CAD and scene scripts

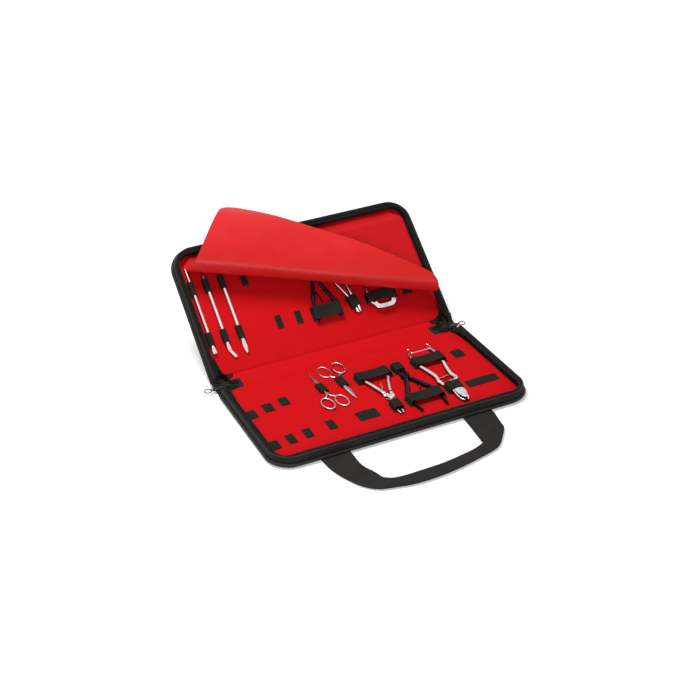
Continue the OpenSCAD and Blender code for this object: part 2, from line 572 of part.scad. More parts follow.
// Elastic bands over the tools, with inside sizes from the tools
wide_h = nipper_t;
module base_wide_bands() color(FABRIC) in_base() {
  arch_band([14.1, 45, 63, 40, wide_h, 0]);
  arch_band([46.4, 115, 133, 41, wide_h, 0]);
  arch_band([86.6, 45, 63, 37, wide_h, 0]);
}
module base_small_bands() color(FABRIC) in_base() {
  arch_band([9.4, 117.5, 135, 9.8, wide_h, 4]);
  arch_band([46.4, 43, 62, 10.6, wide_h, 0]);
  arch_band([84.9, 113.5, 130, 15.8, wide_h, 1]);
  arch_band([-23.2, 36, 59, 8.8, 2 * blade_t + lap_fit, 0]);
  arch_band([-49.4, 39, 59, 8.4, 2 * blade_t + lap_fit, -2]);
}
file_loop_w = 2 * file_r + 0.8;
module lid_bands() color(FABRIC) in_lid() {
  arch_band([8.1, 45, 63, 35, wide_h, 0]);
  arch_band([44.5, 49.2, 65.2, 10.4, wide_h, 13]);
  arch_band([82, 50, 63, 37, wide_h, 0]);
  for (x = file_x) {
    arch_band([x, 46, 64, file_loop_w, 2 * file_r, 0]);
    arch_band([x, 114, 132, file_loop_w, 2 * file_r, 0]);
  }
}

// Files with a round shaft: a cuticle pusher, a bent blade and a leaf shaped file
file_x = [-143, -124.5, -105];
shaft_z = panel_h + file_r + 0.05;
module shaft(x, v0, v1) translate([x, v1, shaft_z]) rotate([90, 0, 0]) cylinder(r = file_r, h = v1 - v0);
module cone_end(x, v, length, r_end, s) translate([x, v, shaft_z]) rotate([-90 * s, 0, 0])
  cylinder(r1 = file_r, r2 = r_end, h = length);
module flat_end(x, v, pts, t) translate([x, v, shaft_z - t / 2]) linear_extrude(t) polygon(pts);
module file_pusher() color(CHROME) in_lid() {
  shaft(file_x[0], 44, 140);
  flat_end(file_x[0], 36, [[-2.7, 0], [2.7, 0], [2.7, 5.5], [1.9, 8.5], [-1.9, 8.5], [-2.7, 5.5]], 2.6);
  cone_end(file_x[0], 140, 12, 0.7, 1);
}
module file_bent_blade() color(CHROME) in_lid() {
  shaft(file_x[1], 44, 135);
  flat_end(file_x[1], 26, [[3.4, 0], [6.6, 2.4], [2.6, 10], [2.4, 16], [1.9, 18.5], [-1.9, 18.5],
    [-2.4, 16], [-2.2, 10]], 1.6);
  cone_end(file_x[1], 135, 6, 0.8, 1);
}
module file_leaf() color(CHROME) in_lid() {
  shaft(file_x[2], 46, 132);
  flat_end(file_x[2], 28, [[0, 0], [1.8, 2.4], [2.7, 9], [2.1, 18.5], [-2.1, 18.5], [-2.7, 9],
    [-1.8, 2.4]], 1.4);
}

base_skin();
base_board();
base_lining();
base_wall();
base_piping();
base_zip_tape();
base_zip_coil();
base_tool_loops();
base_wide_bands();
base_small_bands();
handle_anchors();
scissors_curved_fixed();
scissors_curved_moving();
scissors_fine_fixed();
scissors_fine_moving();
cuticle_nipper_fixed();
cuticle_nipper_moving();
dark_nipper_fixed();
dark_nipper_moving();
toenail_nipper_fixed();
toenail_nipper_moving();
base_tool_pivots();
base_nipper_springs();
toenail_nipper_catch();
lid_skin();
lid_board();
lid_lining();
lid_wall();
lid_piping();
lid_zip_tape();
lid_zip_coil();
lid_tool_loops();
lid_bands();
file_pusher();
file_bent_blade();
file_leaf();
violet_nipper_fixed();
violet_nipper_moving();
corner_nipper_fixed();
corner_nipper_moving();
heavy_nipper_fixed();
heavy_nipper_moving();
lid_tool_pivots();
lid_nipper_springs();
heavy_nipper_catch();
flap_seam();
flap_sewn_part();
flap_free_part();
spine_skin();
spine_board();
spine_lining();
spine_gussets();
zip_end_tabs();
zip_stubs();
zip_slider_left();
zip_slider_right();
zip_pull_left();
zip_pull_right();
handle_strap();
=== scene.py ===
"""Manicure set case, open on its spine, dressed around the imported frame.

Lengths are in millimetres in the case's own half frames: x along the fold, v away from the fold, h up
from the outside of the half. A draft turns them into metres in the row frame when it makes its mesh.
"""

import json
import logging
import math
from dataclasses import dataclass, field
from enum import Enum
from typing import Iterable, Sequence

import bmesh
import bpy
import numpy as np
from mathutils import Matrix, Vector


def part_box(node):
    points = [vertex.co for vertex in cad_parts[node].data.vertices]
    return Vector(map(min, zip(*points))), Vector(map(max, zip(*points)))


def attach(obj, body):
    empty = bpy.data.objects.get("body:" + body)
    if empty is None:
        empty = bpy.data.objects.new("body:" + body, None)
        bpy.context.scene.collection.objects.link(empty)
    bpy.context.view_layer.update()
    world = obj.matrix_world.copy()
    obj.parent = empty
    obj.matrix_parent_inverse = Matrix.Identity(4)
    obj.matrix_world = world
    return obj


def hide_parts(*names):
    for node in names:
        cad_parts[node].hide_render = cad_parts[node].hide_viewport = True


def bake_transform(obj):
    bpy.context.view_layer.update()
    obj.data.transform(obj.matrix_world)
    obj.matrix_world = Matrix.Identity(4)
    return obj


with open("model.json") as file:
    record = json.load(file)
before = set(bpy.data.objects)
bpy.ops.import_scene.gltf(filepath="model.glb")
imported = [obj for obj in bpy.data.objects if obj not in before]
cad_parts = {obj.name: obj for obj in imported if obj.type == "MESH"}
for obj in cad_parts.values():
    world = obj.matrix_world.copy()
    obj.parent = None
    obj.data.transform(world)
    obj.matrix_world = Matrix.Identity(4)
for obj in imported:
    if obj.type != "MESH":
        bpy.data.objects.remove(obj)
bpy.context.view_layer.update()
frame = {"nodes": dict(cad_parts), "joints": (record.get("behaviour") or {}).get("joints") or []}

MM = 0.001
LOG = logging.getLogger("manicure_case")
Point = Sequence[float]
Array = np.ndarray
Colour = tuple[float, float, float]
Socket = bpy.types.NodeSocket


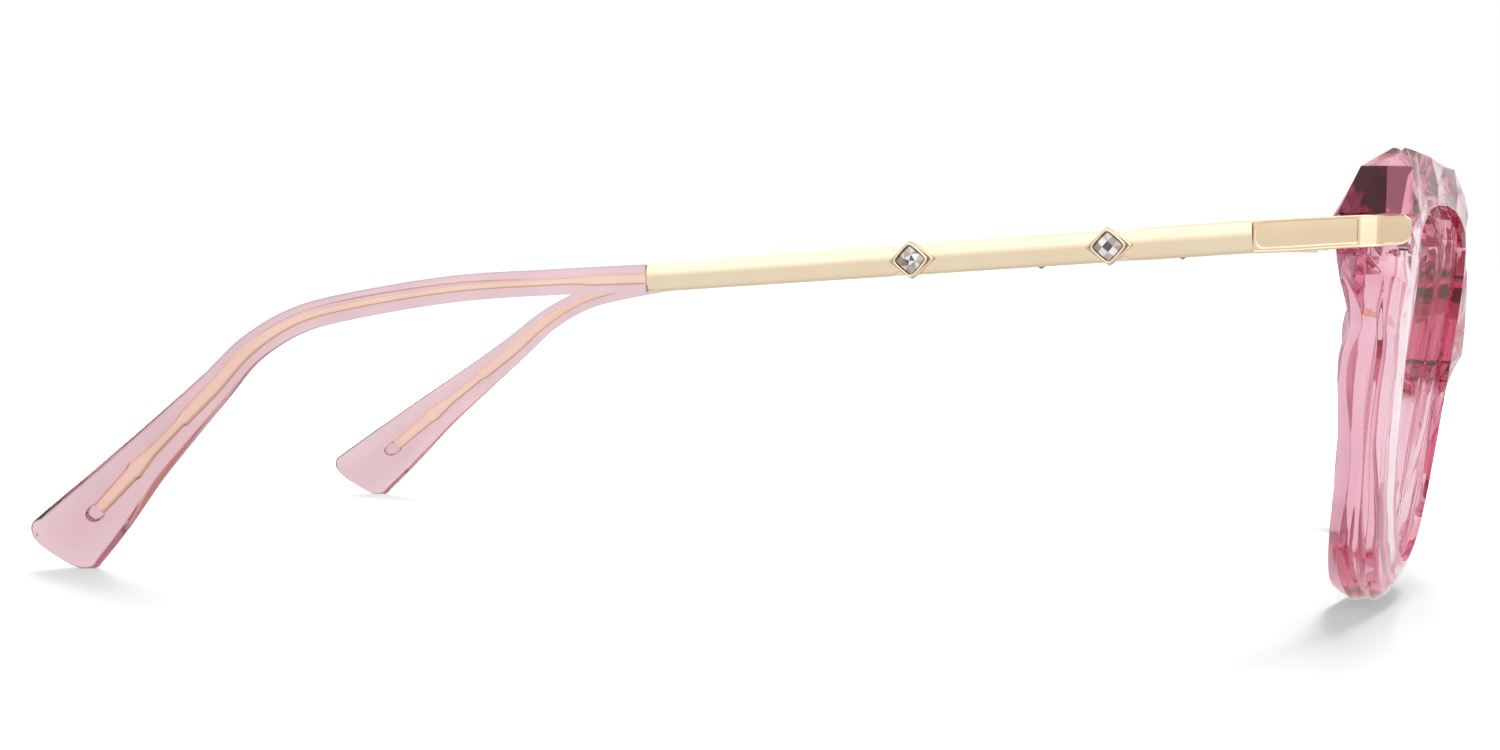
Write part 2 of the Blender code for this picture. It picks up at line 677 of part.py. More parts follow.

* _Direction_
This exercise asks for the lines from the line with "base_skin();" to the line with "for node in", both lines included, set down exactly and with nothing else.

* _Answer to this task_
base_skin();
base_board();
base_lining();
base_wall();
base_piping();
base_zip_tape();
base_zip_coil();
base_tool_loops();
base_wide_bands();
base_small_bands();
handle_anchors();
scissors_curved_fixed();
scissors_curved_moving();
scissors_fine_fixed();
scissors_fine_moving();
cuticle_nipper_fixed();
cuticle_nipper_moving();
dark_nipper_fixed();
dark_nipper_moving();
toenail_nipper_fixed();
toenail_nipper_moving();
base_tool_pivots();
base_nipper_springs();
toenail_nipper_catch();
lid_skin();
lid_board();
lid_lining();
lid_wall();
lid_piping();
lid_zip_tape();
lid_zip_coil();
lid_tool_loops();
lid_bands();
file_pusher();
file_bent_blade();
file_leaf();
violet_nipper_fixed();
violet_nipper_moving();
corner_nipper_fixed();
corner_nipper_moving();
heavy_nipper_fixed();
heavy_nipper_moving();
lid_tool_pivots();
lid_nipper_springs();
heavy_nipper_catch();
flap_seam();
flap_sewn_part();
flap_free_part();
spine_skin();
spine_board();
spine_lining();
spine_gussets();
zip_end_tabs();
zip_stubs();
zip_slider_left();
zip_slider_right();
zip_pull_left();
zip_pull_right();
handle_strap();
=== scene.py ===
"""Manicure set case, open on its spine, dressed around the imported frame.

Lengths are in millimetres in the case's own half frames: x along the fold, v away from the fold, h up
from the outside of the half. A draft turns them into metres in the row frame when it makes its mesh.
"""

import json
import logging
import math
from dataclasses import dataclass, field
from enum import Enum
from typing import Iterable, Sequence

import bmesh
import bpy
import numpy as np
from mathutils import Matrix, Vector


def part_box(node):
    points = [vertex.co for vertex in cad_parts[node].data.vertices]
    return Vector(map(min, zip(*points))), Vector(map(max, zip(*points)))


def attach(obj, body):
    empty = bpy.data.objects.get("body:" + body)
    if empty is None:
        empty = bpy.data.objects.new("body:" + body, None)
        bpy.context.scene.collection.objects.link(empty)
    bpy.context.view_layer.update()
    world = obj.matrix_world.copy()
    obj.parent = empty
    obj.matrix_parent_inverse = Matrix.Identity(4)
    obj.matrix_world = world
    return obj


def hide_parts(*names):
    for node in names:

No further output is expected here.